Dans la grande salle, plusieurs œuvres occupent le sol et se répondent à la manière d’une confluence entre deux cours d’eau. Nous sommes d’abord attirés par un dessin de lignes et de motifs géométriques réalisés avec de la terre : évocation de la trame d’un tissage de nasses… L’installation de Minia Biabiany tend à renouer par le sensible avec le passé enfoui de la Guadeloupe. Pour Shivay la Multiple, chaque fleuve est à considérer comme un possible être vivant. Son œuvre s’apparente à un autel dans lequel elle associe céramiques, calebasses, perles, cauris, plantes et vidéos. Les contes sont au cœur de son travail artistique, participant à la construction d’une identité commune. Pour Capucine Vever, chaque territoire peut être l’objet d’une recherche afin de déceler un passé parfois caché. Ses colonnes en argile émaillée avec du limon de la Garonne révèlent les traces de nœuds d’amarrage. En écho à son installation, la création sonore Les troubles de la Garonne nous laisse entendre la déshumanisation des êtres humains durant la traite négrière. Les œuvres Paó et Mathématiques des esprits minéraux de Luana Vitra nous incitent à considérer certains matériaux comme la céramique, le verre, le fer et le cuivre en tant que possibles conductions énergétiques. Ces éléments sont, chez certaines cultures notamment en Afrique du Sud, vecteurs de spiritualité et de connexions avec des forces invisibles. Sur les deux niveaux d’exposition, Barbara Kairos déploie une œuvre inédite réalisée à partir de décoctions de ceps de vigne. Le motif de la bouée, révélateur du jeu, de l’insouciance renferme le trauma des écosystèmes pollués, là où la faune et la flore sont en train de disparaître.

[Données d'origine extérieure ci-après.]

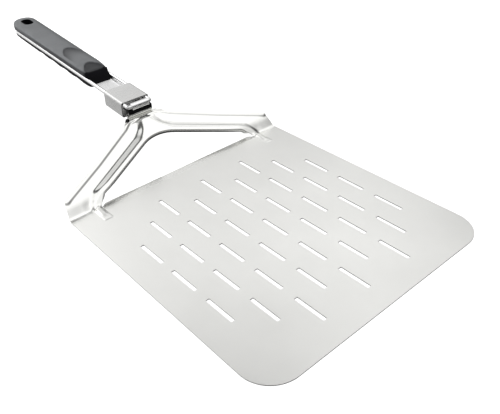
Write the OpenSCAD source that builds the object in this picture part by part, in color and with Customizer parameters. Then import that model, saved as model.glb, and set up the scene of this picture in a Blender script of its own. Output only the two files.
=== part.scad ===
// Folding pizza peel: a perforated sheet blade on a pressed yoke, a wire-framed handle that
// folds up and over the blade, and a sliding collar that locks the hinge.
// X runs across the blade, +Y towards the handle, +Z up. The blade's underside is z = 0 and
// the origin is the middle of the whole peel's footprint.

/* [Blade] */
// Width of the blade
blade_w = 305; // [280:1:330]
// Length of the blade from its back edge to its tip
blade_l = 320; // [310:1:340]
// Thickness of the sheet
sheet_t = 1; // [0.8:0.1:1.2]
// Radius of the two front corners
front_corner_r = 34; // [28:1:60]
// Length of one slot
slot_l = 36.5; // [30:0.5:40]
// Width of one slot
slot_w = 4; // [3:0.1:4.5]
// Distance between columns of slots
slot_pitch_x = 29.6; // [28:0.1:31]
// Distance between neighbouring rows of slots, which are staggered
slot_pitch_y = 27; // [26:0.1:28]
// Distance from the back edge to the middle of the nearest row of slots
slot_first_y = 58.3; // [55:0.1:62]

/* [Yoke] */
// Distance from the blade's back edge to the bend of the feet
foot_bend_y = 6; // [5:0.5:8]
// Height that the feet rise to before the arms begin
foot_rise = 14.2; // [12:0.1:15]
// Slope of the arms above the blade, in degrees
arm_angle = 24.7; // [23:0.1:26]
// Half width of the opening between the arms, at the blade
gap_half_w = 113; // [105:1:118]
// How far along Y the middle of the opening reaches
gap_y = 46; // [42:1:48]
// Half width of the neck
neck_half_w = 20.5; // [20:0.5:22]
// Depth of the pressed channel in each arm
channel_d = 2; // [1:0.5:2.5]
// Depth of the lip that is turned down along the opening
lip_d = 3.5; // [2:0.5:4]

/* [Hinge] */
// Distance from the blade's back edge to the hinge axis
hinge_y = 78; // [76:0.5:80]
// Height of the hinge axis above the blade's top face
hinge_h = 58.4; // [57:0.1:60]
// Outer radius of the hinge barrel
barrel_r = 4.5; // [4.2:0.1:4.6]
// Half length of the hinge barrel
barrel_half_l = 12.2; // [11:0.1:12.3]
// Radial clearance of the wire ends in the barrel
pin_clearance = 0.05; // [0.02:0.01:0.1]

/* [Handle] */
// Rise of the handle above the level, in degrees
handle_tilt = 3.9; // [3:0.1:5]
// Radius of the wire
wire_r = 2.5; // [2.3:0.1:2.6]
// Half distance between the two runs of wire, centre to centre
wire_half_w = 16; // [15.5:0.1:16.2]
// Thickness of the strip between the wires
spine_t = 1.2; // [1:0.1:1.2]
// Where the grip's nose begins, measured from the hinge axis
nose_u = 86; // [84:1:90]
// Where the grip's cover begins
cover_u = 104; // [102:1:106]
// Where the grip ends
grip_end = 329.5; // [328:0.5:334]
// Half width of the grip
grip_half_w = 17.2; // [16.8:0.1:18]
// Half width of the hang slot
hang_half_w = 6.4; // [5:0.1:7.5]
// Length of the hang slot
hang_l = 22; // [20:1:26]

/* [Collar] */
// Half width of the collar
collar_half_w = 20; // [20:0.1:20.5]
// Length of the collar
collar_l = 41; // [38:1:42]
// Where the collar's mouth stands at rest, measured from the hinge axis
collar_u = 10; // [10:0.5:11]
// Wall of the collar
collar_t = 1.1; // [1:0.05:1.15]
// Top of the collar above the wire's centre line
collar_top = 3.9; // [3.9:0.1:4.2]
// Bottom of the collar below the wire's centre line
collar_bottom = 17; // [16.8:0.1:17.5]

/* [Hidden] */
$fn = 64;

STEEL = [0.86, 0.86, 0.85];
BRUSHED = [0.76, 0.76, 0.75];
GREY = [0.43, 0.44, 0.45];
BLACK = [0.05, 0.05, 0.055];
BRASS = [0.75, 0.62, 0.30];

far = 500;
half_w = blade_w / 2;
hinge_z = sheet_t + hinge_h;
// the footprint runs from the blade's tip to the back of the grip
tail_y = hinge_y + grip_end * cos(handle_tilt);
mid_y = (tail_y - blade_l) / 2;

// the yoke's side view: blade, foot, arm and tongue, along the sheet's top face
arm_slope = tan(arm_angle);
foot_top_y = 7.6;
tongue_w = -14.4;
tongue_end = 9.6;
tongue_y = hinge_y + tongue_end * cos(handle_tilt) - tongue_w * sin(handle_tilt);
tongue_z = hinge_z + tongue_end * sin(handle_tilt) + tongue_w * cos(handle_tilt);
tilt_slope = tan(handle_tilt);
foot_top_z = sheet_t + foot_rise;
neck_y = (tongue_z - foot_top_z + arm_slope * foot_top_y - tilt_slope * tongue_y)
    / (arm_slope - tilt_slope);
neck_z = foot_top_z + arm_slope * (neck_y - foot_top_y);
yoke_line = [
    [-foot_bend_y - 30, sheet_t], [-foot_bend_y, sheet_t], [foot_top_y, foot_top_z],
    [neck_y, neck_z], [tongue_y, tongue_z]
];
// the bead at each foot bridges the bend and runs out on the blade
bead_line = [
    [-foot_bend_y - 30, sheet_t], [-foot_bend_y - 24, sheet_t], [-foot_bend_y, sheet_t + 2.6],
    [foot_top_y, foot_top_z], [foot_top_y + 10, foot_top_z + 10 * arm_slope]
];

// the arms in plan: y = offset - slope * x
ARM_SLOPE = 0.456;
outer_y = 80;
channel_outer_y = 75.6;
channel_inner_y = 62.6;
CHANNEL_SLOPE = 0.475;
GAP_SLOPE = 0.41;
foot_corner_x = 147;
channel_end = [19.5, 63.6];
channel_end_r = 7;
bead_half_w = 5;
bead_x = 118.5;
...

Sur la mezzanine, la vidéo de davi de jesus do nascimento le montre en dialogue avec une carranca, sculpture traditionnellement fixée à la proue des navires sur le fleuve São Francisco, là où il a été élevé : une forme de relation, de communion avec l’eau. Les sons de la vidéo Atrato, de Marcos Ávila Forero, résonnent dans l’espace d’exposition. L’artiste a filmé un groupe de riverains du fleuve Atrato en Colombie en train de frapper la surface de l’eau pour engendrer une musique qui à la fois s’apparente à des rythmes traditionnels et renvoie aux conflits qui durent dans cette région : une œuvre d’une grande force tant elle exprime la puissance de certaines traditions ancestrales.

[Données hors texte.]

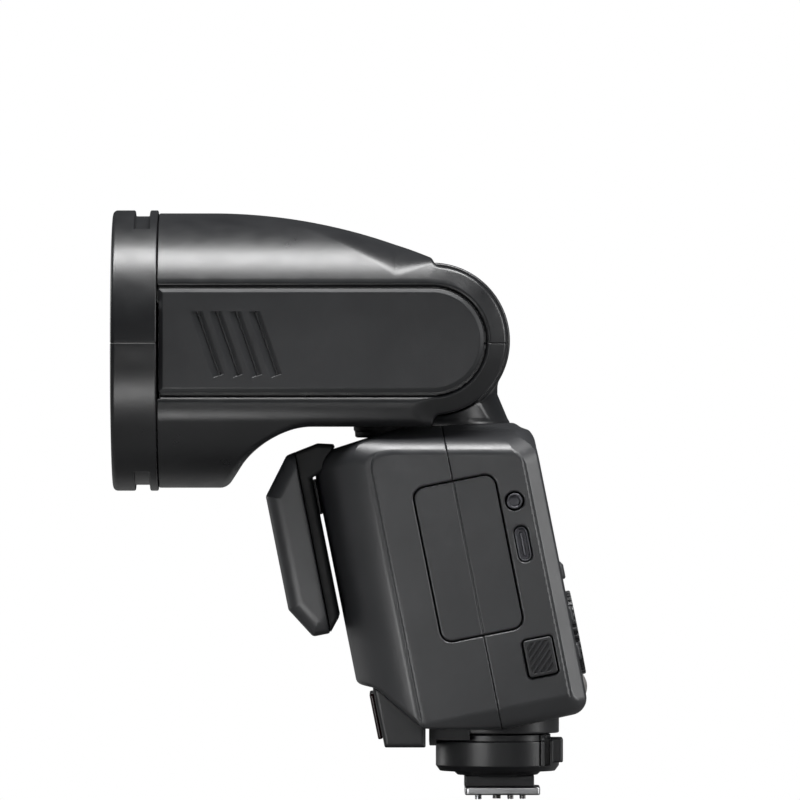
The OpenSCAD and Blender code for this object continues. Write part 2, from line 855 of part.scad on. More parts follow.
module sub_flash_tube() {
    color(clear_plastic) leaning() translate([-19, -45.2, 58.75])
        rotate([0, 90, 0]) cylinder(r = 1.5, h = 38);
}

module sub_flash_rail() {
    color(plastic) leaning() {
        translate([-13, front_y - 0.95, rail_z]) cube([26, 0.9, rail_h]);
        translate([-8, front_y - 3, rail_z]) cube([16, 2.5, rail_h]);
        translate([-10, front_y - 3.9, rail_z]) cube([20, 1.3, rail_h]);
    }
}

head_shell_upper();
head_shell_lower();
side_panel_left();
side_panel_right();
front_ring_upper();
front_ring_lower();
front_lens();
accessory_magnets();
modelling_light_board();
zoom_guide_rods();
zoom_lead_screw();
zoom_motor();
zoom_carriage();
reflector();
flash_tube();
head_screws();
tilt_bushes();
neck();
tilt_axle();
swivel_retaining_ring();
body_shell_front();
body_shell_rear();
battery_bay();
battery_case();
battery_cells();
battery_release();
sync_jack();
usb_socket();
display_window();
display_panel();
function_key_1();
function_key_2();
function_key_3();
function_key_4();
upper_left_key();
lower_left_key();
upper_right_key();
lower_right_key();
control_dial();
set_key();
power_switch();
test_key();
main_board();
flash_capacitor();
body_screws();
chin_cover();
sensor_window();
base_boss();
lock_ring();
locking_pin();
pin_spring();
foot_block();
foot_plate();
contact_pins();
sub_flash_shell();
sub_flash_cover();
sub_flash_window();
sub_flash_reflector();
sub_flash_tube();
sub_flash_rail();
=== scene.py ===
"""Looks of a speedlight flash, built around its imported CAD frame.

Every moulded piece is described by a signed distance field in millimetres, with real fillets on
its edges, and turned into a mesh by following the field's zero surface.
"""

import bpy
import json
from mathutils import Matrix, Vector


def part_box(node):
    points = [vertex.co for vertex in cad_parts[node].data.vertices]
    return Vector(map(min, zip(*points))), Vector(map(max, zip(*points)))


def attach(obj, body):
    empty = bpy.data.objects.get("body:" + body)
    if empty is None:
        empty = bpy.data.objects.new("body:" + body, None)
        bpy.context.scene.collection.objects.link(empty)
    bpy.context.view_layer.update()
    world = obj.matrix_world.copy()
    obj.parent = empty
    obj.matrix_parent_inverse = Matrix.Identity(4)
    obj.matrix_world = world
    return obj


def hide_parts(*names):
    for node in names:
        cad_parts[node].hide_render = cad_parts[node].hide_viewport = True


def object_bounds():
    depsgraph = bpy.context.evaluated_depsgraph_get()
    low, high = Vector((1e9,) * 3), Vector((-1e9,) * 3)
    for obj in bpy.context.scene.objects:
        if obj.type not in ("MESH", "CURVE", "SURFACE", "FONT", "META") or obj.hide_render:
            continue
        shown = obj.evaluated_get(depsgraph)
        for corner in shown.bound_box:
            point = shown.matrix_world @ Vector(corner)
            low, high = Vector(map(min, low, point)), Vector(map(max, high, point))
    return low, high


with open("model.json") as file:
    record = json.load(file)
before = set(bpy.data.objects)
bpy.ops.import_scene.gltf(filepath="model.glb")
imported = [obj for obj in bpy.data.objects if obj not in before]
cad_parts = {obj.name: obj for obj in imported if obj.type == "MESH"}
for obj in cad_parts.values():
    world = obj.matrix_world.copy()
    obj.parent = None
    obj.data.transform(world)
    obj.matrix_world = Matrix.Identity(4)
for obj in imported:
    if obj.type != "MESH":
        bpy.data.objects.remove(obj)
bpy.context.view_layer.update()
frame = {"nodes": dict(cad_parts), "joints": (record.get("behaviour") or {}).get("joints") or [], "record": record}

import json
import math

import bpy
import numpy as np
from mathutils import Vector

MM = 1000.0


# ---------------------------------------------------------------- places taken from the frame

def box_mm(node):
    """Lowest and highest corners of a CAD node, in millimetres."""
    low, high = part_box(node)
    return np.array(low) * MM, np.array(high) * MM


def centre(node):
    low, high = box_mm(node)
    return (low + high) / 2


LENS_Z = centre("front_lens")[2]
RING_R = box_mm("front_ring_upper")[1][2] - LENS_Z
RING_FRONT = -box_mm("front_ring_upper")[0][1]
PIVOT_Y, PIVOT_Z = centre("tilt_axle")[1:]
BARREL_R = box_mm("neck")[1][2] - PIVOT_Z
NECK_HALF = 14.0
HEAD_HALF = box_mm("head_shell_upper")[1][0]
HEAD_R = LENS_Z - box_mm("head_shell_lower")[0][2]
HEAD_FRONT = box_mm("head_shell_upper")[0][1]
HEAD_TOP_START = -78.0
HEAD_TOP_R = 150.0
SEAM_Z = box_mm("head_shell_upper")[0][2]
BELLY_Z = 99.6
CHEEK_R = box_mm("head_shell_lower")[1][1] - PIVOT_Y
PANEL_R = (box_mm("side_panel_left")[1][2] - box_mm("side_panel_left")[0][2]) / 2
PANEL_FRONT = box_mm("side_panel_left")[0][1]
SLOT_HALF = NECK_HALF + 0.35
# Conical rim round the back of each cheek: width of the cone, and its slope
RIM_W = 5.3
RIM_COS, RIM_SIN = math.cos(math.radians(60)), math.sin(math.radians(60))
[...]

En somme, les artistes de cette exposition témoignent de leur vécu, de pratiques traditionnelles, de rites et de luttes pour reconsidérer la place des fleuves dans notre existence. Ils nous ouvrent des pistes d’accès aux différentes histoires parfois troubles de ces cours d’eau. À nous d’appréhender les contextes historiques et géographiques dans lesquels travaillent ces artistes afin de suivre les confluences entre les fleuves. Ce projet curatorial invite à écouter plusieurs voix, à s’ouvrir à différents modes d’habitation et ravive des faits à la fois historiques et récents dont il est nécessaire de tenir compte pour restaurer les équilibres au sein des lits fluviaux.
Le second volet de cette exposition aura lieu à l’Instituto Tomie Ohtake à São Paulo du 13 novembre 2025 au 1er mars 2026.